## Aim of the task:
Set down exactly the lines in the records below that run from the line with "What build123d script" to the line with "bolted together from.", inclusive, and nothing more.

## Records to process:
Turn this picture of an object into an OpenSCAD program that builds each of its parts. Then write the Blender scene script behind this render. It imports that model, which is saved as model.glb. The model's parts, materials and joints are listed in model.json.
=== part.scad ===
==
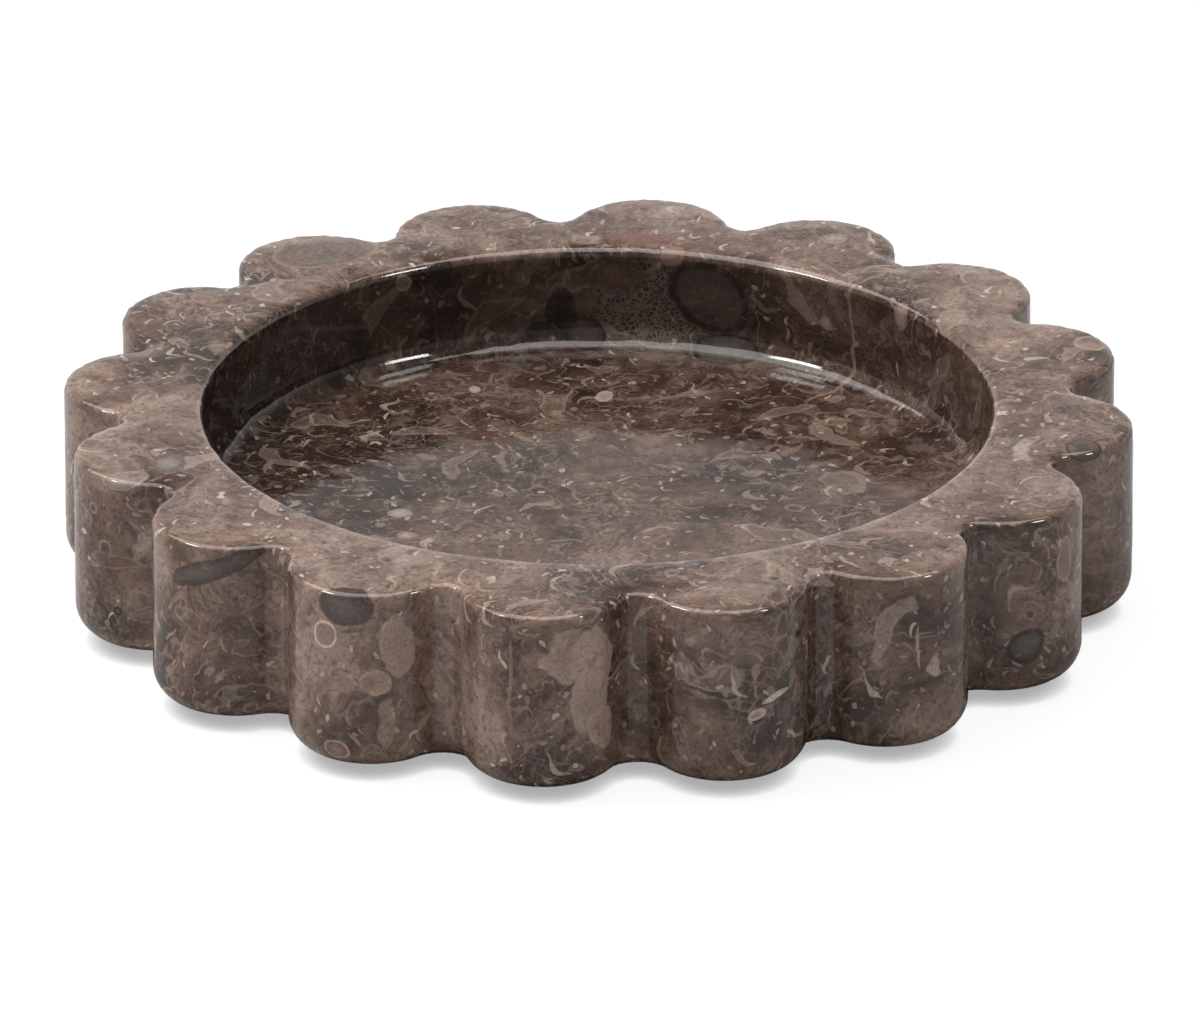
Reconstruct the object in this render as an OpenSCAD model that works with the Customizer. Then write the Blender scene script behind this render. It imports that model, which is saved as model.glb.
--
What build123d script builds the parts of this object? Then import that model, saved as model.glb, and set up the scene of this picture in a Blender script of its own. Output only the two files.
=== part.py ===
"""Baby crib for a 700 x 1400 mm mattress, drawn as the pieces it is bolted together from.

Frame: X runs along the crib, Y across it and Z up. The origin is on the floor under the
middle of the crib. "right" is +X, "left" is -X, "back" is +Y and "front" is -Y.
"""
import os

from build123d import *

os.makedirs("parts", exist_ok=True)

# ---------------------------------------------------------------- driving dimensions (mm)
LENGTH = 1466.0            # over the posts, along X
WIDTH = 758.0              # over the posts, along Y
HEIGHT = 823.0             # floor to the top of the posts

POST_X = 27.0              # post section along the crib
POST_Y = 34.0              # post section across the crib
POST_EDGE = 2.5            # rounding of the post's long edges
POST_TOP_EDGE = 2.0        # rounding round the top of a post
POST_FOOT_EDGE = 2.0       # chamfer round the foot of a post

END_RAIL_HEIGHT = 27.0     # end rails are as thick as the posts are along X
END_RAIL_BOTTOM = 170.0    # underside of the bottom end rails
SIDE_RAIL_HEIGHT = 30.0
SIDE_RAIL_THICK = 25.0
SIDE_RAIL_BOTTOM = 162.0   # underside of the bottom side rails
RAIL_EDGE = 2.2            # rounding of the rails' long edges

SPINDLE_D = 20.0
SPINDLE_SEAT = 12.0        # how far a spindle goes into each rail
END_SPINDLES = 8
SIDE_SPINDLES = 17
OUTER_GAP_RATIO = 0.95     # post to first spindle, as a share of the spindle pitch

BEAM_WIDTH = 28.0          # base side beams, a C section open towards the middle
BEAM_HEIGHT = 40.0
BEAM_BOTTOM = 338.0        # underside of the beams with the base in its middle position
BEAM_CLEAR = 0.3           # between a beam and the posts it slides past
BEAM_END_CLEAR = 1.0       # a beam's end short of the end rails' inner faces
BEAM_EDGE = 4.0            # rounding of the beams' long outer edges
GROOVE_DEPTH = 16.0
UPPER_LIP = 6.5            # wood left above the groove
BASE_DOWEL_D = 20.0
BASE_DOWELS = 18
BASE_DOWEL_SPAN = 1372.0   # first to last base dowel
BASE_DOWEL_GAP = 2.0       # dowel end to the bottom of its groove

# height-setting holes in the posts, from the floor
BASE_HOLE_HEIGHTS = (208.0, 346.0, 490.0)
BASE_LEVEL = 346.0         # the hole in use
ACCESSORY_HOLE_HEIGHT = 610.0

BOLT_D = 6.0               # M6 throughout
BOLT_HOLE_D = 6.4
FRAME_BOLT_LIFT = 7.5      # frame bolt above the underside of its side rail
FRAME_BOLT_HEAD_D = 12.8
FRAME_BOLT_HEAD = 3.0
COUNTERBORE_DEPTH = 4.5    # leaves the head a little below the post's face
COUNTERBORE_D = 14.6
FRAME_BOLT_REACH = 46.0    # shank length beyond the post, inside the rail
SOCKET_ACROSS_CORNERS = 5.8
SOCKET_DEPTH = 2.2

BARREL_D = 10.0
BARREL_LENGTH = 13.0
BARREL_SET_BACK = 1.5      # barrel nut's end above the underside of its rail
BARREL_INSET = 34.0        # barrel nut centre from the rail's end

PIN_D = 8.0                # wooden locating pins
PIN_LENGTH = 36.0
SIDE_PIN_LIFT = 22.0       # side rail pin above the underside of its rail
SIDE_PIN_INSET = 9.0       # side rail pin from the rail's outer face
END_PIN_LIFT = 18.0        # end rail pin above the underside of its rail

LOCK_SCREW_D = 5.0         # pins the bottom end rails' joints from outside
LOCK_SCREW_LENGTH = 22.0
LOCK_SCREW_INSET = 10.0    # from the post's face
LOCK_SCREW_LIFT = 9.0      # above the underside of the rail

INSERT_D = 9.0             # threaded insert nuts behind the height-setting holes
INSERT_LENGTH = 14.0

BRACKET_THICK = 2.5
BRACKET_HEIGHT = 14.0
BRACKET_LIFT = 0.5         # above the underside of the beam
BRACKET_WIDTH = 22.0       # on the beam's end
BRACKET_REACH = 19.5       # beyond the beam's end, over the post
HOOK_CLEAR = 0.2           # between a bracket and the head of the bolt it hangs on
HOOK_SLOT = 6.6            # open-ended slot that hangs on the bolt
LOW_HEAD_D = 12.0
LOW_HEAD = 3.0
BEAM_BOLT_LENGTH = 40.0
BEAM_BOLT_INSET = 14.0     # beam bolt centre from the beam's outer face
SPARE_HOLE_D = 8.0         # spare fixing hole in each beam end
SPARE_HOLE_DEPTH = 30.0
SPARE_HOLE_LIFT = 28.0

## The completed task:
What build123d script builds the parts of this object? Then import that model, saved as model.glb, and set up the scene of this picture in a Blender script of its own. Output only the two files.
=== part.py ===
"""Baby crib for a 700 x 1400 mm mattress, drawn as the pieces it is bolted together from.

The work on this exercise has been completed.